The Supreme Court Botches Another Death Penalty Decision

(Bloomberg Opinion) -- There’s a scene in the classic 1979 film “And Justice for All” where lawyer Arthur Kirkland, played by Al Pacino, tells a client who’s been jailed for a crime he didn’t commit that even though new evidence clears him, the judge won’t let him out. The client, desperate, asks why. “There’s a law,” says Kirkland. “It says that evidence must be submitted within a certain time period. And ours came in three days late.” The audience is meant to be suitably shocked.

Fast-forward to this week in the real world. A man named Christopher Lee Price soon will be executed by the state of Alabama because his lawyer — in the words of this morning’s order from the U.S. Supreme Court — “submitted additional evidence today, a few hours before his scheduled execution time.” In other words, he made his claim too late.

One needn’t be a fan of capital punishment to recognize that if a death penalty is going to exist, there must come a time when the courts stop issuing stays and let the punishment proceed. But in this case, the “additional evidence” to which the majority made reference was the final version of an academic study. Price’s lawyer had previously submitted a preliminary copy labeled “do not cite,” and the U.S. Court of Appeals had decided, oddly, that the label meant that report was not “reliable evidence.” In response, the lawyer obtained the final version, which read exactly the same way. That was the new evidence.

The study in question involves the most humane way to kill the condemned man. And it has a history.

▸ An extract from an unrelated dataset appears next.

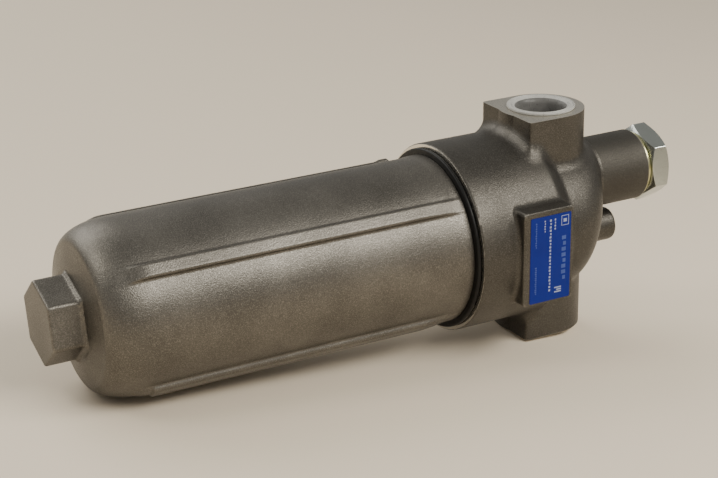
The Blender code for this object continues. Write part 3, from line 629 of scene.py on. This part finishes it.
def head_field(x, y, z):
    body = head_body(x, y, z)
    block = np.minimum(rectangle(x, y, (BLOCK_FRONT, 0), (-BLOCK_RADIUS, BLOCK_RADIUS), BLOCK_CORNER),
                       np.hypot(x, y) - BLOCK_RADIUS)
    block = np.maximum(block, np.abs(z) - PORT_FACE - STOCK)
    solid = round_join(body, block, BLOCK_FOOT + BLOCK_FOOT_GROWTH * ease(-x, *BLOCK_FOOT_X))
    pad_outline = rectangle(x, z, PAD_X, PAD_Z, PAD_CORNER)
    pads = round_meet(pad_outline, between(y, LABEL_PROUD - PAD_FACE, PAD_FACE), PAD_EDGE)
    solid = round_join(solid, pads, PAD_FOOT)
    boss = round_meet(np.hypot(y, z - BOSS_Z) - BOSS_RADIUS, between(x, 0, BOSS_END), BOSS_EDGE)
    solid = round_join(solid, boss, BOSS_FOOT)
    for hole in head_holes(x, y, z):
        solid = np.maximum(solid, -hole)
    return solid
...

Back in 2014, the state of Oklahoma made headlines when it badly botched the execution of a man named Clayton Lockett. The sedatives didn’t work right, and a later investigation found that his death was “prolonged and apparently agonizing.” Lockett was a bad apple, who had shot a 19-year old woman and buried her alive. The sort of person, one might say, for whom capital punishment is designed. But we should still care how it’s done. One measure of civilization is its ability to treat criminals better than they treat their victims.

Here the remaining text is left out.